Significance. If the MuJoCo results and chosen metrics are representative, the work usefully demonstrates that nominal benchmark scores are insufficient for humanoid safety filters and that stress testing can expose differential robustness among RSSA/RSSS/SSA/CBF/PFM/SMA. This aligns with the need for more rigorous evaluation before deployment near humans and obstacles.

major comments (2)
  1. [Abstract] Abstract and results section: comparative outcomes and metric shifts are reported without statistical details, error bars, number of runs, or full method specifications for the post-processing pipeline; this makes it impossible to determine whether observed changes under stress tests are statistically reliable or affected by post-hoc choices.
  2. [Simulation setup] Simulation setup and metrics section: the central claim that safety behavior changes under obstacle crowding, noisy distance estimates, and delayed information rests on the unvalidated assumption that MuJoCo faithfully reproduces humanoid dynamics, contact forces, and sensor effects, and that the post-processed goal-tracking/minimum-distance/collision-step metrics capture relevant real-world failure modes; without sensitivity analysis or real-robot validation, the stress-test findings risk being simulation-specific artifacts.
minor comments (2)
  1. [Methods] The description of the six safety filters would benefit from a concise comparison table listing their core mechanisms and any implementation differences from the original SPARK paper.
  2. [Stress tests] Clarify whether the random seeds for stress-test perturbations are fixed across all methods or independently sampled, as this affects reproducibility of the comparative results.
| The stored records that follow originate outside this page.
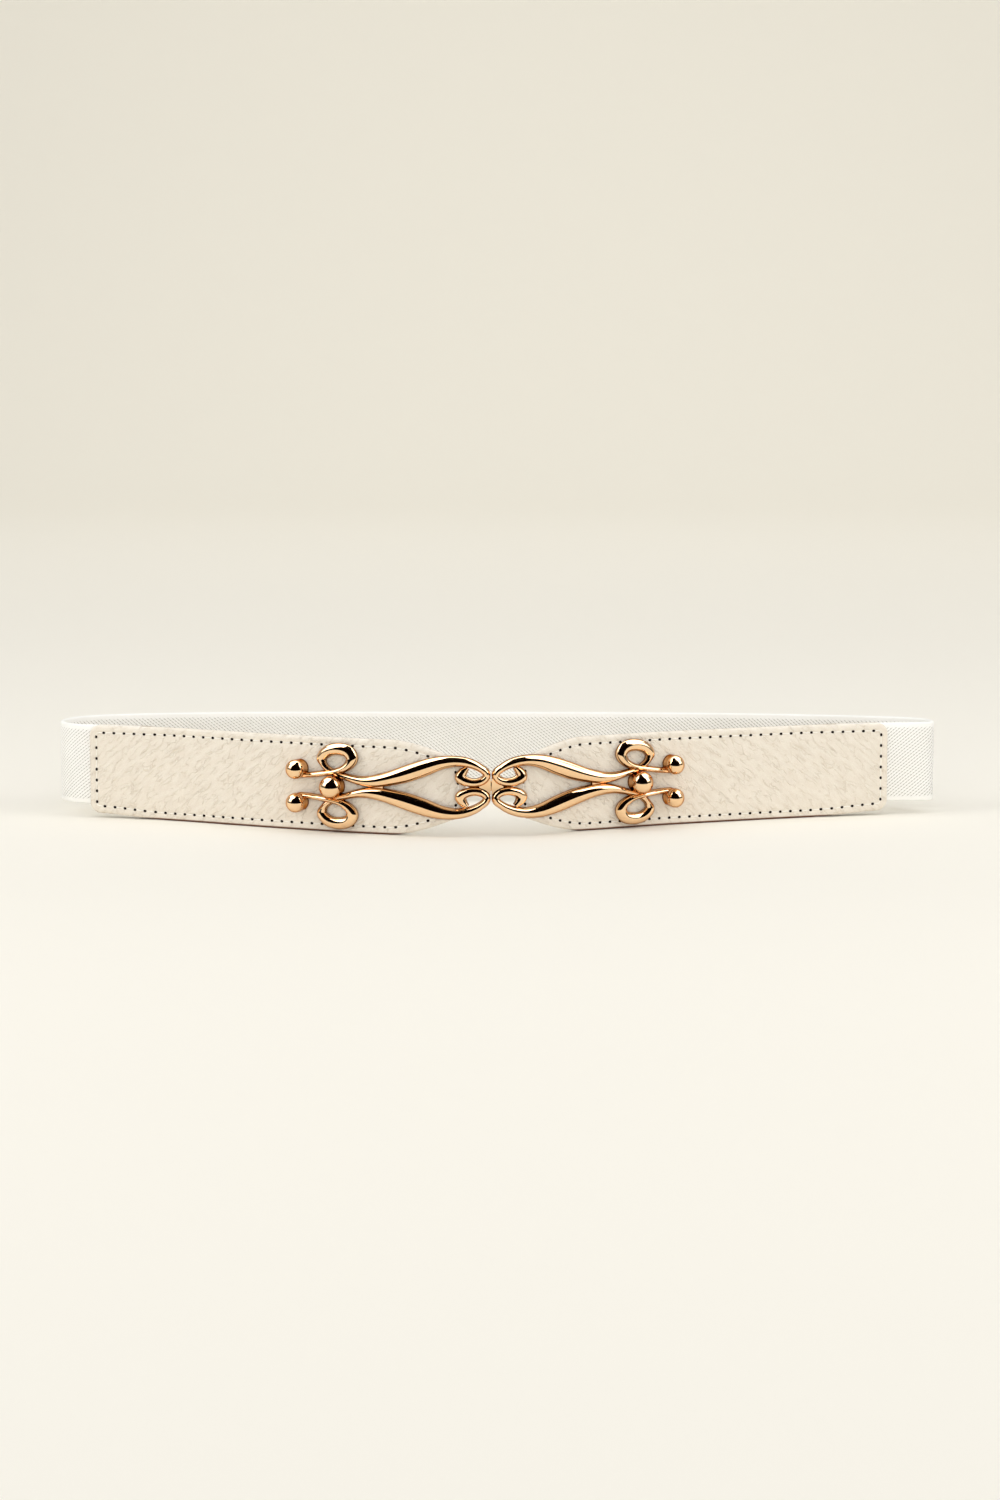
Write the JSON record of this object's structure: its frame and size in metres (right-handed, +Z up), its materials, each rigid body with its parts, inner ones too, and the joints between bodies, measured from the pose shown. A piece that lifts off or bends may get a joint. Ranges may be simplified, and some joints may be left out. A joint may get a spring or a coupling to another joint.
{
  "type": "elastic stretch belt",
  "caption": "Narrow waist belt of woven elastic webbing with stitched leather end tabs and a two-part gold scroll buckle, shown fastened as a closed loop.",
  "frame": {"origin": "middle of the belt's footprint, on the surface that its tabs stand on", "axes": "+X along the front from the left tab to the right tab as seen from the front, +Y from the buckle to the rear run, +Z up"},
  "size_m": [0.298, 0.0832, 0.0315],
  "materials": {
    "elastic": "white woven elastic webbing with fine diagonal ribs and plain selvedges",
    "leather": "ivory grained leather with a soft sheen, sewn round the edge with off-white thread",
    "gold": "polished warm gold plating"
  },
  "bodies": {
    "root": {"elastic_band": "elastic", "tab_left_front": "leather", "tab_left_back": "leather", "tab_right_front": "leather", "tab_right_back": "leather", "buckle_left": "gold", "buckle_right": "gold", "clasp_hook": "gold"}
  },
  "joints": []
}
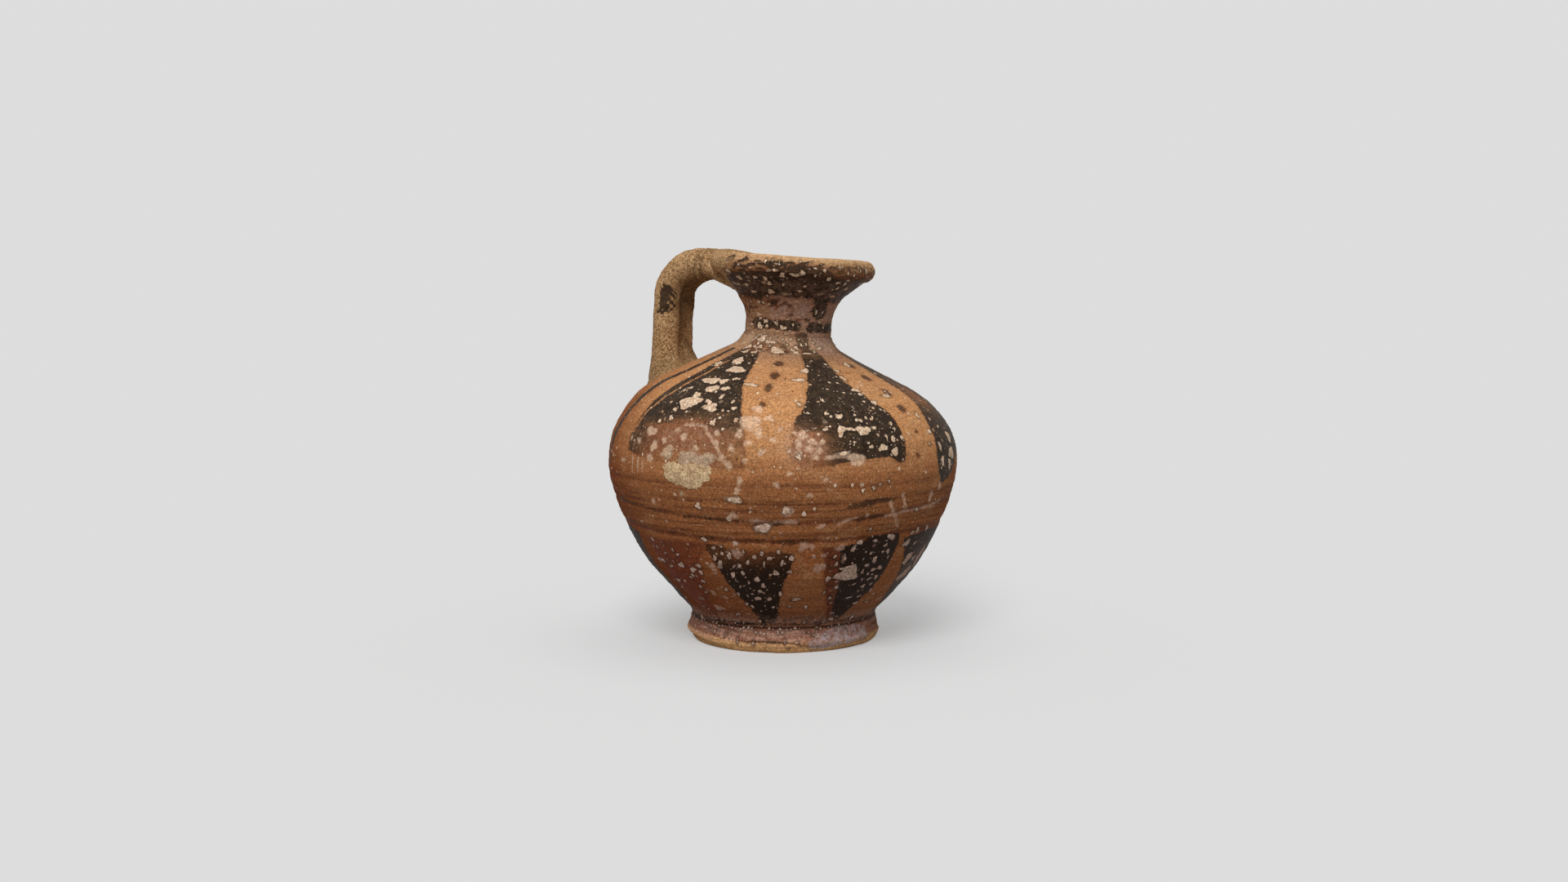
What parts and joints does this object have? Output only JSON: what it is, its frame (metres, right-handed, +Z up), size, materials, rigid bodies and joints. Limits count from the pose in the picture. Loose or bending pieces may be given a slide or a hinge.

Simulated Author's Rebuttal

2 responses · 0 unresolved

We thank the referee for their constructive feedback. We address each major comment below and indicate the revisions made to the manuscript.

read point-by-point responses
  1. Referee: [Abstract] Abstract and results section: comparative outcomes and metric shifts are reported without statistical details, error bars, number of runs, or full method specifications for the post-processing pipeline; this makes it impossible to determine whether observed changes under stress tests are statistically reliable or affected by post-hoc choices.

    Authors: We agree that additional statistical details are needed for interpretability. The original manuscript referenced controlled random seeds but did not report the exact number of runs or variability measures. In revision we now specify that all metrics are computed over 20 independent runs with distinct seeds, include error bars (standard deviation) on the figures, and provide a complete specification of the post-processing pipeline including every parameter and filtering step. These additions allow readers to evaluate the reliability of the reported shifts. revision: yes

  2. Referee: [Simulation setup] Simulation setup and metrics section: the central claim that safety behavior changes under obstacle crowding, noisy distance estimates, and delayed information rests on the unvalidated assumption that MuJoCo faithfully reproduces humanoid dynamics, contact forces, and sensor effects, and that the post-processed goal-tracking/minimum-distance/collision-step metrics capture relevant real-world failure modes; without sensitivity analysis or real-robot validation, the stress-test findings risk being simulation-specific artifacts.

    Authors: We acknowledge that MuJoCo is a simulator and does not perfectly replicate real-world contact dynamics or sensor behavior. Our work is framed as a controlled simulation study using a standard robotics physics engine, not as a direct claim of real-world transfer. To address the concern we have added a sensitivity analysis on simulation parameters (contact stiffness, friction, and noise models) and inserted an explicit limitations paragraph discussing the simulation-to-reality gap and the value of future hardware validation. Real-robot experiments remain outside the present scope. revision: partial

Circularity Check

0 steps flagged

Empirical replication and stress-testing study with no derivation chain

full rationale

The manuscript is an empirical replication and stress-test study performed in MuJoCo. It replicates the SPARK benchmark G1SportMode_D1_WG_SO_v1, evaluates RSSA/RSSS/SSA/CBF/PFM/SMA under controlled seeds, applies a post-processing pipeline to produce goal-tracking/minimum-distance/collision-step metrics, and reports observed changes under crowding/noise/delay perturbations. All claims rest on direct simulation outputs rather than any claimed derivation, fitted parameter renamed as prediction, or self-citation that reduces the central result to its own inputs. No equations or load-bearing self-referential steps appear; the work is therefore self-contained against the stated simulation benchmarks.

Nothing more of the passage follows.